The Committee shall supervise the Board of Directors' and the Managing Director's administration of the Club, and that the objective of the Club is furthered in accordance with Norwegian law, these articles, and the resolutions of the General Meeting and the Committee.
Each of the Committee members may, at Committee meetings, request information regarding the operation of the Club to the extent it is considered necessary.
Investigations can be initiated either by the Committee itself or a panel from the Committee.
The Board of Directors shall furnish the Committee with all information necessary for evaluation of the operation of the Club.
In addition the Committee shall:
submit to the General Meeting a statement as to whether the annual financial statement adopted by the Board of Director's shall be approved.
submit to the General Meeting a statement regarding the proposal of the Board of Directors on how to apply profits or cover losses.
elect the Chairman and Deputy Chairman of the Board for a period of one year. The election of the Chairman and the Deputy Chairman shall be from among those members of the Board who have not been elected by the employees.

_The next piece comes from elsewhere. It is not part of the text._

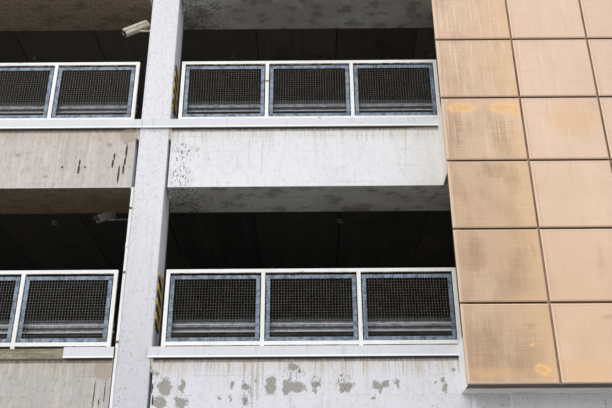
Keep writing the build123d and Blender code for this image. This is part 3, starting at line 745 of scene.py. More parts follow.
@dataclass(frozen=True)
class DeckScreed:
    """Worn screed of the parking decks, with faded lines between the parking places and tyre marks."""

    dry: Colour = tone(142, 139, 132)
    damp: Colour = tone(104, 101, 96)
    line: Colour = tone(214, 212, 204)
    place_width: float = 2.4
    place_length: float = 5.0
    line_width: float = 0.09
    lane_edge: float = 1.1
    half_depth: float = 7.68

    def material(self) -> bpy.types.Material:
        """Lay out the finish.

        Returns:
            The material.
        """
        r = Recipe("deck_screed")
        broad = r.clouds((0.35, 0.5, 1.0), 6, 0.6)
        colour = r.mix(r.ease(broad, 0.35, 0.65), self.dry, self.damp)
        grain = r.clouds((38.0, 38.0, 38.0), 4, 0.7)
        colour = r.veil(colour, grain, 0.4, 0.7, 0.3, tone(80, 78, 74))
        from_middle = r.math("ABSOLUTE", r.math("SUBTRACT", r.y, MIDDLE_DEPTH))
        lane = r.math("ABSOLUTE", r.math("SUBTRACT", from_middle, self.lane_edge))
        marks = r.clouds((0.5, 7.0, 1.0), 4, 0.6, (3.0, 0.0, 0.0))
        colour = r.mix(r.times(r.ease(lane, 0.75, 0.15), r.ease(marks, 0.4, 0.65), 0.55), colour, tone(62, 60, 58))
        across = r.math("MODULO", r.math("ADD", r.x, 20 * self.place_width), self.place_width)
        across = r.math("ABSOLUTE", r.math("SUBTRACT", across, self.place_width / 2))
        reach = r.math("SUBTRACT", self.half_depth, from_middle)
        half_line = self.line_width / 2
        painted = r.ease(across, half_line + 0.006, half_line - 0.006)
        painted = r.times(painted, r.within(reach, 0.02, self.place_length))
        worn = r.ease(r.clouds((9.0, 9.0, 1.0), 5, 0.7), 0.35, 0.62)
        colour = r.mix(r.times(painted, worn, 0.85), colour, self.line)
        drips = r.clouds((2.1, 2.1, 1.0), 4, 0.6, (9.0, 4.0, 0.0))
        colour = r.mix(r.times(r.ease(drips, 0.64, 0.74), r.ease(reach, 5.0, 4.0), 0.6), colour, tone(54, 51, 48))
        r.relief(grain, 0.004, 0.4)
        return r.done(colour, r.ease(broad, 0.3, 0.7, 0.78, 0.93))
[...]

elect one or more state authorized auditors and determine their remuneration. The auditor(s) shall continue in service until a replacement is elected.
on recommendation by the Board, decide upon matters regarding:
(a) investments that are substantial in relation to the funds of the Club.
(b) rationalisation or changes to the operation of the Club which will entail important reorganisation of the employees.
The Committee shall keep minutes of its meetings. The Committee shall elect two representatives to sign the minutes together with the Chairman.